The unoccupied Terminus with its overgrown ivy shrouding the upstairs balcony. Watercolour, 2016, owned by Liz and Harold Adolphe of Pyrmont, reproduced with permission of the artist, Dee Peebles.
Shirley McElwaine, wife of the last publican, Bob McElwaine, with David Mathlin, one of the new owners of the Terminus, in 2016. The McElwaines left the pub in 1983 and this photograph, taken just before restoration work commenced in
2016, shows how well the building had survived being locked up and disused for 33 years. Photograph courtesy of Kim McElwaine.
Old awning, old paint, new window. Photograph courtesy of Lara Horsted, November 2017.
The old awning has gone, paintwork has been stripped to reveal brickwork in excellent condition and the parapet has been restored. Photograph courtesy of Paul Gye.

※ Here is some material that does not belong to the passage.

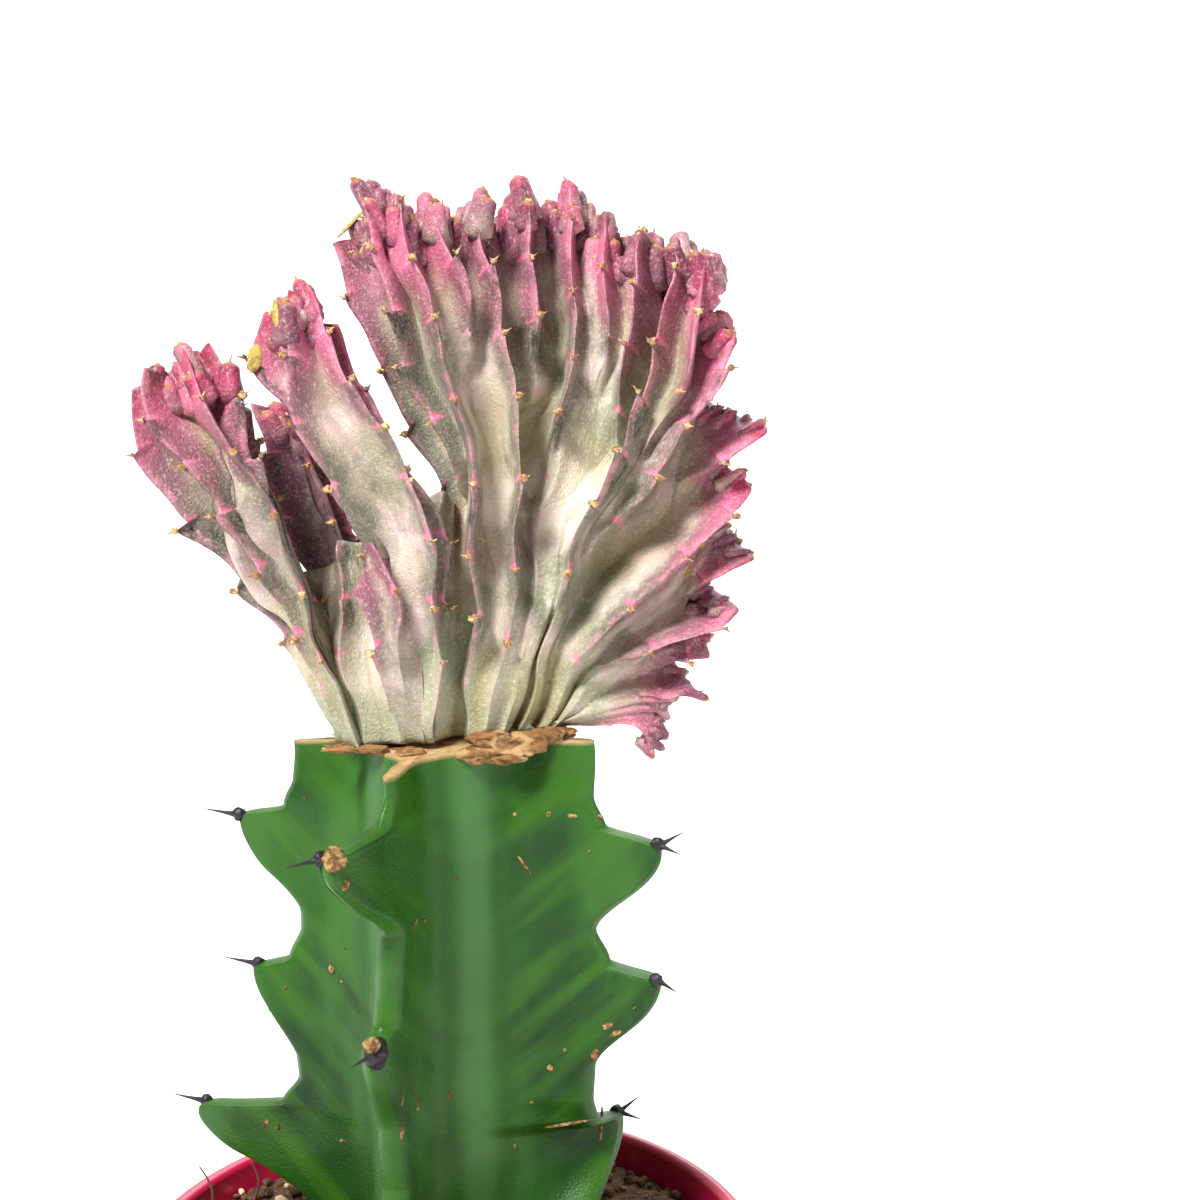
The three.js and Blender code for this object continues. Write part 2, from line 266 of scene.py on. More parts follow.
profile = [(0, 0), (pot_base_radius - 3, 0), (pot_base_radius - 1.2, 0.3), (pot_base_radius - 0.3, 1.2)]
wall_top = pot_height - 2.4 * bead
for step in range(9):
    share = step / 8
    radius = pot_base_radius + share * (rim_radius - bead - 0.4 - pot_base_radius)
    profile.append((radius, 2.4 + share * (wall_top - 2.4)))
for step in range(15):
    turn = -0.9 + (step / 14) * (math.pi + 1.1)
    profile.append((rim_radius - bead + bead * math.cos(turn), pot_height - bead + bead * math.sin(turn)))
for step in range(9):
    z = (pot_height - 3.4 * bead) * (1 - step / 8) + pot_floor * (step / 8)
    profile.append((inner_radius(z), z))
profile.append((0, pot_floor))
pot = add_piece("pink_pot", *turned(profile, 192), pot_pink, "pot_plastic", ["pot"])
drill_bits = bmesh.new()
for hole in range(drain_holes):
    turn = hole / drain_holes * 2 * math.pi
    place = Vector((drain_ring * math.cos(turn), drain_ring * math.sin(turn), pot_floor / 2)) * MM
    bmesh.ops.create_cone(
        drill_bits, cap_ends=True, segments=32, radius1=drain_radius * MM, radius2=drain_radius * MM,
        depth=3 * pot_floor * MM, matrix=Matrix.Translation(place),
    )
drill_mesh = bpy.data.meshes.new("drill_bits")
drill_bits.to_mesh(drill_mesh)
drill_bits.free()
drill = bpy.data.objects.new("drill_bits", drill_mesh)
bpy.context.collection.objects.link(drill)
cut = pot.modifiers.new("drain_holes", "BOOLEAN")
cut.operation = "DIFFERENCE"
cut.solver = "EXACT"
cut.object = drill
bored = bpy.data.meshes.new_from_object(pot.evaluated_get(bpy.context.evaluated_depsgraph_get()))
pot.modifiers.clear()
pot.data = bored
bpy.data.objects.remove(drill)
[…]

The flag flying on the parapet is a version of an early Sydney flag. The ship in the corner symbolises a maritime city, and Pyrmont was for many decades a place of ships. Photograph courtesy of Trish Curotta.
Putting the final touches to the main bar area. As had happened so many times before, a new bar top is being installed. Photograph courtesy of Alison Seccombe.
Peloton Constructions undertook the restoration of the hotel. This is their mock up, showing the open dining area above what was once the hotel’s garage on John Street.
THE FOLLOWING 2016 PHOTO ESSAY OF THE TERMINUS HOTEL DOCUMENTS THE EERIE STATE OF DISREPAIR BEFORE THE HOTEL UNDERWENT REFURBISHMENT.
Images and captions supplied by Brett Patman/Lost Collective.
NORTH FACADE.
The north side of the building. The top level above the awning has been almost entirely covered in a beautiful veil of ivy that has crept out of the beer garden. It’s a mesmerising feature of the building. People who pass by frequently stop to look in amazement at how far the creeper has progressed.
TOY COLLECTION.
There is some kind of mysterious portal at the rear of the hotel where children’s toys end up for eternity. The entrance to this portal just happens to be over the fence of the adjacent community centre.